After self-liberation, Abiola was not contented with fulfilment of his own dream alone, he was impassioned to share the triumph with countless number of human beings who were not so lucky to help themselves out, hence his pursuit of phenomenal altruism and charity.
Now, on the unwarranted controversy as to which of the historical dates of June 12 and May 29, constitutes the real symbolism of popular democracy, this writer would say there is simply no basis for comparison. June 12, simply carries the authentic and superior sanctity; it was an epitome of a contract sealed with blood in contradistinction to May 29, which is nothing but a symbolism of a contract anchored on the quicksand of empty promises if not outright deceits (as shown by the past governments).
Abiola was a legend on two major fronts, among others, – first, through his phenomenal philanthropy, he remained till today the most outstanding altruistic Nigerian dead or alive and if he had done nothing else he would still have been remembered in the annals of great people on our continent.
But he added the second great feat; he made the supreme sacrifice! In a singular devotion to the ideal of liberal democracy, he chose to die instead of relinquishing the political “mandate to lead” given to him by the people in the June 12, 1993 presidential election.
The military authorities did all what they could to buy-off that mandate but Abiola would not budge.
He was incarcerated for many years, held incommunicado, subjected to harrowing experience, legally prosecuted, but the Aare Ona Kakanfo of Yorubaland refused to succumb. He was pressurised, begged, threatened et al, but he would simply not exchange his mandate for personal freedom.
His wife, Mrs. Kudirat Abiola, a firebrand activist and advocate of democratic ideals in her own right, was brutally murdered by the tyrannical dictatorial regime, Abiola’s business empire suffered great reverses, as he experienced other tragedies that would have broken a mortal of a lesser psychological constitution, but the great Egba man faced all these vicissitudes with stoical resignation and inner calm.
He was often heard to say. “The only entity I fear is Almighty God” But at last, he paid the supreme sacrifice, having died on July 7, 1998, at a youthful age of 60 and in a circumstance that the later generations would definitely have a lot of questions to ask from all those involved, including all those directly and remotely connected.

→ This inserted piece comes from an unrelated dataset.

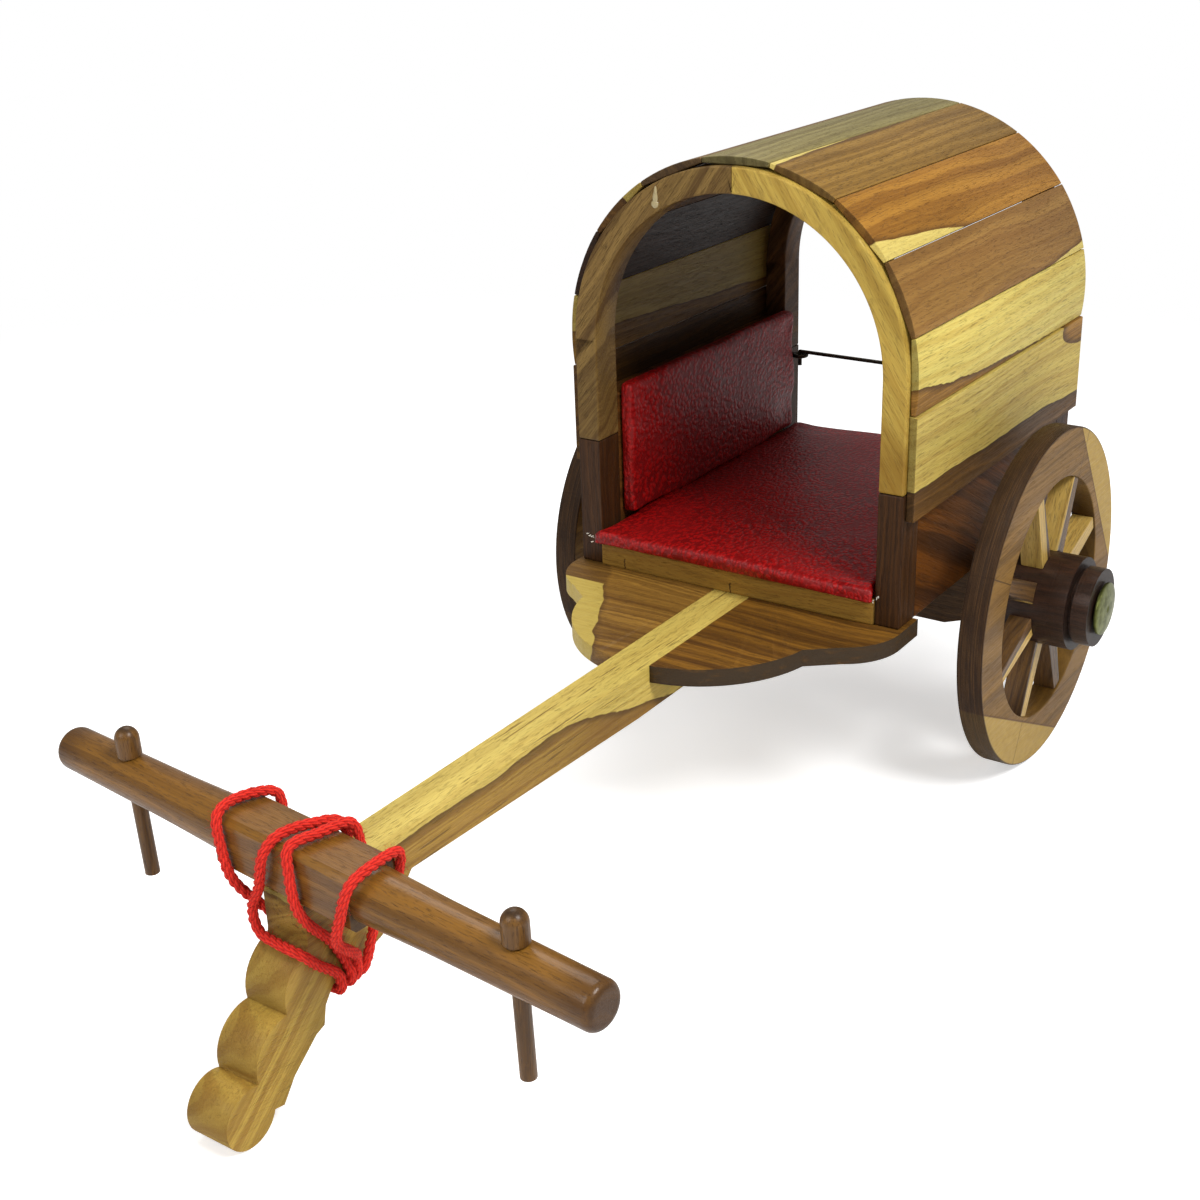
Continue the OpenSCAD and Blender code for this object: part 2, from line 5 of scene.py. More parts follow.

June 12 1993 Presidential election was affirmed to be free and fair by local and international observers. Furthermore, the Chairman of the then National Electoral Commission, Mr. Humphrey Nwosu, came out several years after Abiola’s death to declare that MKO won the election. That is why many people feel June 12 every year should be declared a national holiday in honour of Chief Abiola and recognition of the sanctity of democracy. That gesture will show Nigeria still has moral conscience!